I spent some time searching around the Web to see if someone made a robust and accurate way of doing so, rather than rely on ad hoc methods that I wrote on my own. The triangles already are reduced for analogous regions to overlap, but comparing on this basis (in 3-D) needs some cunning theory to be robust to slight changes in expression. MathWorks’ File Exchange hardly provides anything for this purpose. I looked through hundreds of submissions. There is a paper titled “Surface Matching: geodesic distance evolution PDEs on manifolds” and it links to http://www.cs.cmu.edu/~3dvision/meshtoolbox/executables.html. The page is no longer there, but there is a new working URL for it. “Overlap” is the tool closest to what we need (but not quite the best for the job). The comparison we do is not a topological one but one that should be sensitive to small localised anomalies, with just 4,000 (at most, for technical limitation in FMM) triangles. To get to the very high 90s in terms of matching rates (%-wise) I could use some advice/pointers. I have been reading “Geodesic Matching of Triangulated Surfaces”. It is a paper from A. Ben Hamza and Hamid Krim (North Carolina State University) and it demonstrates the use of Jensen-Shannon dissimilarity results. Wang et al. in “3D Brain surface matching based on geodesics and local geometry” seemed interesting and relevant. This paper, however, does not deal with surface-to-surface comparison of brains but with other problems. After a while it was time to explore older methods.

We experimented a lot with GMDS back in July until a few months later. It did not give sufficiently good results for two main reasons: 1) the separability in terms of scores was not good enough and 2) GMDS did not always find the correct correspondences, perhaps due to initialisation issues and other factors. GMDS gave recognition rates higher than 90%, but this baseline was surpassed by the newer implementation. As GMDS is a refinement mechanism, it would be useful to see what would happen if we iterate (i.e. re-run it after some other way of aligning the surfaces). I decided to give that a go.

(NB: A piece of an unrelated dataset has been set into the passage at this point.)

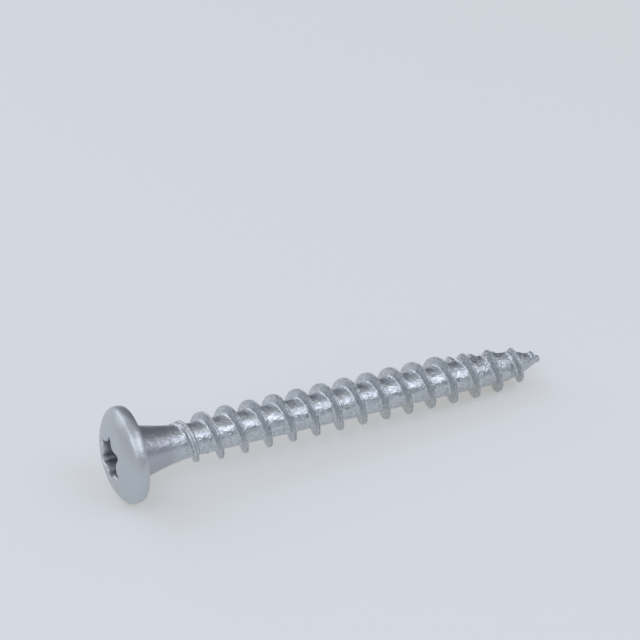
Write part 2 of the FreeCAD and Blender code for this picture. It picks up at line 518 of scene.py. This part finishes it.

The results so far look so-and-so, with more false pairs being run to smoothen the curve and draw better conclusions. I am merely presenting the results, irrespective of their quality, just the quality of the experiments used to arrive at them. What’s measured in this case is the best fit stress (best among all iterations), which means that the rest get altogether discarded. ~4000 triangles are used for FMM in this case.

Running further experiments to account for more example pairs has done little to actually contribute to optimism, so I will explore another approach in iterating over the set with GMDS (run overnight).

Taking the average GMDS score rather than the best fit (minimum) score leads to results that are not better. These results are significantly inferior to those attaind through the older FMM-based method.

Important enough to mention was the fact that in the aforementioned experiments — those with GMDS iterations — only the area around the nose was factored in because it surrounds the landmark point which can most accurately be determined. Experiments from last year, however, systematically showed superior performance when an estimation of eye locations form the basis for an expanded mask, so additional experiments will now be run with the expectation that they will show improved recognition performance (hopefully around 95% correct).

Several more experiments have been run to explore the use of GMDS in a supposedly more robust way to establish when an image pair comprises corresponding people. Starting with experiments that look at the use of 3 GMDS processes around 3 different centres, there is a best fit approach, from which the following ROC curve was obtained.

The same for average reveals similar performance.

By taking all centre points at once and performing GMDS on a mask around that we get the third ROC curve.

he same for average shows performance lagging considerably (in comparison with results from another approach).

It is a lot worse than the ~97% recognition rates we got some months ago, Time to step back and rethink perhaps.